Steam mi permette di avere quasi mille titoli con me, e non devo nemmeno noleggiare un furgone per portarli in casa nuova. Certo, senza una connessione internet tutto ciò non esiste, e sono pienamente consapevole che – in qualche modo – non possiedo “veramente” le copie di tali prodotti, ma non potrei più fare a meno alla comodità di avere sempre tutto a portata di mano. Persino per la mia fidata PS4 (fino a quattordici mesi fa mi sarei preso a schiaffi per una frase del genere) possiedo appena cinque o sei titoli “fisici”, mentre il resto è rigorosamente digitale, pronto a essere scaricato in qualsiasi momento.

Un piccolo dramma, in realtà, l’ho vissuto: credevo che, spostandomi un pochino fuori città, mi sarei dovuto accontentare di una linea telefonica “obsoleta”, e tutto questo bello discorso delle “comodità da scaricare con un click” stava andando a farsi benedire. Mi ero già organizzato i piani di battaglia: con un piccolo backup delle cose fondamentali e tanta, tantissima pazienza in caso di nuovi download. Poi ho scoperto che, per motivi a me ignoti, il ridente paesino vanta comunque una buona copertura per quanto riguarda la fibra, e son tornato subito sulle mie idee iniziali.
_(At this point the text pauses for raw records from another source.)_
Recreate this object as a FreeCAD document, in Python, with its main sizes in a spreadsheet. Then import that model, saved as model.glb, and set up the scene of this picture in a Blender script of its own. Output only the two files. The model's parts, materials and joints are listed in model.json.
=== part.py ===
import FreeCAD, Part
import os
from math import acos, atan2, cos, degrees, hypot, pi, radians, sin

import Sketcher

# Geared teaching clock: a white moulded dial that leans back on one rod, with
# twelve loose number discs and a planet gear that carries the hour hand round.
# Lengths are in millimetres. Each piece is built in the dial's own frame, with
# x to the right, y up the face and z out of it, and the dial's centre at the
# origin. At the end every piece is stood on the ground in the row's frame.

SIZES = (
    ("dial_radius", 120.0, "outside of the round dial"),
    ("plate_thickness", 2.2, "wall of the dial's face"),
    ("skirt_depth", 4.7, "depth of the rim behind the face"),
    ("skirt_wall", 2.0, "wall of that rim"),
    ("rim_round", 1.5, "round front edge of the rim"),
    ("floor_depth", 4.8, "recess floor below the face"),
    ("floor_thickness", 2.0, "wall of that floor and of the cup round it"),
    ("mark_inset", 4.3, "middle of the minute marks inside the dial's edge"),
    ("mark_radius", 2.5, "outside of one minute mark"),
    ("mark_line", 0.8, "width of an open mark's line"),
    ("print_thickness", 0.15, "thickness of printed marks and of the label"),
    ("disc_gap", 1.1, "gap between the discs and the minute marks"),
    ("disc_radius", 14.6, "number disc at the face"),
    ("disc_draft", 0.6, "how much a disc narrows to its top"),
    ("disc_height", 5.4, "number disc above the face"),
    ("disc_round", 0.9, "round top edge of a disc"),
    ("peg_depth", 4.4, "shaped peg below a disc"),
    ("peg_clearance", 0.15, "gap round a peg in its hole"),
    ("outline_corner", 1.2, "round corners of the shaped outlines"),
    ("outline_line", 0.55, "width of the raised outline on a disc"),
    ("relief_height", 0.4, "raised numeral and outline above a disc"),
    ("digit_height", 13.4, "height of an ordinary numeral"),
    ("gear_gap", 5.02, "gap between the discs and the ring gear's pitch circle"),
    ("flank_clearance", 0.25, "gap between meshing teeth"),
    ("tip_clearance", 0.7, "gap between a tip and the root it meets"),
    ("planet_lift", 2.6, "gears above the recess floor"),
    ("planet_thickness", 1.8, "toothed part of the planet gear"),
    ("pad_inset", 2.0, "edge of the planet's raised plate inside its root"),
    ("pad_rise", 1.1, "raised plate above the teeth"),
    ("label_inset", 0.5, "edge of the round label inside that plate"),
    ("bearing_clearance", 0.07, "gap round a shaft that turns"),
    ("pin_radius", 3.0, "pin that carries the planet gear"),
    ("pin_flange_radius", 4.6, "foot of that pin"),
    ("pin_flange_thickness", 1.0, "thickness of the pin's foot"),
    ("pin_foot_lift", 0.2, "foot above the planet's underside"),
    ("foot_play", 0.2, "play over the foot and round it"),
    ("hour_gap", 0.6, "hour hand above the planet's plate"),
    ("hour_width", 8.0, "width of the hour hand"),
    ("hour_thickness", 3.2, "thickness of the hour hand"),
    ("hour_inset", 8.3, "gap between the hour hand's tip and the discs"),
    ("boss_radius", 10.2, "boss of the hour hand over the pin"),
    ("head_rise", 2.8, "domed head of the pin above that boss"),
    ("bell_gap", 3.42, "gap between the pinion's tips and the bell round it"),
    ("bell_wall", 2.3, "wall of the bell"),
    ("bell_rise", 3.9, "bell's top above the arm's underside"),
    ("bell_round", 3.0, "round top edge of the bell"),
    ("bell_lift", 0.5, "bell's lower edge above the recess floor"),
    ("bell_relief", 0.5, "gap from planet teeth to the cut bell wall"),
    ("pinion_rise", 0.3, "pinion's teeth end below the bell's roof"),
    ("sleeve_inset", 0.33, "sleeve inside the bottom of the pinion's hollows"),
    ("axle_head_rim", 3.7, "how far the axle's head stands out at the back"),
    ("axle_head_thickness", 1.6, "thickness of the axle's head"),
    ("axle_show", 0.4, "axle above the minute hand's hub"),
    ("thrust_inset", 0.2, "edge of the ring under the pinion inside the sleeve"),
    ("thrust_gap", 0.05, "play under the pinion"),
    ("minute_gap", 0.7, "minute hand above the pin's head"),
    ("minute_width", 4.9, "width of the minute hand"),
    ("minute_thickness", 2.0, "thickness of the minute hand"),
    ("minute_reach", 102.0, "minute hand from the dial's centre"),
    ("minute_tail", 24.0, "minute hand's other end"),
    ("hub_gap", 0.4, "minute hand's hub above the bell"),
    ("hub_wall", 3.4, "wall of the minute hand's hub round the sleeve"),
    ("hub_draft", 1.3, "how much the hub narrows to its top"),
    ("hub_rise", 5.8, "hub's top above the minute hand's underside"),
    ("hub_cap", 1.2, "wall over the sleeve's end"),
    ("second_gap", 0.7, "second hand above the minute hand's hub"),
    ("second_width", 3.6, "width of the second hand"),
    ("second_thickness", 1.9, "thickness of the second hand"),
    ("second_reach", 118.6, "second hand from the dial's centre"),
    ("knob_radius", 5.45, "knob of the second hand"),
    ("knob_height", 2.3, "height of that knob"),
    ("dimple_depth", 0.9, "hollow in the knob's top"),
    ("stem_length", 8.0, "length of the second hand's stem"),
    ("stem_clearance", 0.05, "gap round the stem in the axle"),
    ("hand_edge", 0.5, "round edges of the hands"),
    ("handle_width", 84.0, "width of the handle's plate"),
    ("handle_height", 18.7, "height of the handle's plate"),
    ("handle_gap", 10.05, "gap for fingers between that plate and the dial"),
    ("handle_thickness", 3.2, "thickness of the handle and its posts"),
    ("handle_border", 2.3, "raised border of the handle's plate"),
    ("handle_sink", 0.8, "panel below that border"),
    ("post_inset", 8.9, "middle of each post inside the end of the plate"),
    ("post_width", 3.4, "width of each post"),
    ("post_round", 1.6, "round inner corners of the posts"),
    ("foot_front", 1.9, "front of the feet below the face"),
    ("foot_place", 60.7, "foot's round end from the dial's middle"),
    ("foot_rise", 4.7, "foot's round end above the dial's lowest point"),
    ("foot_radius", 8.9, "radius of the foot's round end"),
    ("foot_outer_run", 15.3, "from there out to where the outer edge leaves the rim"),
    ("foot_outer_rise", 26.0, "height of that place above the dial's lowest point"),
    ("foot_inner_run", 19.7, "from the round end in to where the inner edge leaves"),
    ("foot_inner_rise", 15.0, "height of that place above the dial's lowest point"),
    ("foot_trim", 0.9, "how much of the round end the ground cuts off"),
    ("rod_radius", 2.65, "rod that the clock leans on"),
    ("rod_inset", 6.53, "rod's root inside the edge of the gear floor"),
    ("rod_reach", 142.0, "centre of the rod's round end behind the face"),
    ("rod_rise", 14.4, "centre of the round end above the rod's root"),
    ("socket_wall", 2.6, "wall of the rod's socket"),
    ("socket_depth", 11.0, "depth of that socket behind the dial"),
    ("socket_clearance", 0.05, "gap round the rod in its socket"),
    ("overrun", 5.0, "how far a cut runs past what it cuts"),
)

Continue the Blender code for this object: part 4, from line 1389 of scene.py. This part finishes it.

Lo stesso non vale solo per i videogiochi: con Netflix e Prime Video non mi serve una videoteca composta da decine e decine di scatoline, e soprattutto con l’avvento degli e-reader, per quanto io adori visceralmente la carta stampata, posso avere sempre in tasca l’intera biblioteca universitaria. Ora più che mai, nella disperazione del trasloco, mi rendo conto di quanto siano meravigliose tali tecnologie. E ora più che mai farei fatica ad aver nuovamente bisogno di quei curiosi dischi argentati. Ah, un piccolo appunto per quel che concerne l’e-reader: volevo esternare la mia appartenenza al #TeamKobo, con buona pace del Todeschini e del Mancini che mi stanno ancora prendendo in giro (sei proprio una brutta persona, ndKikko).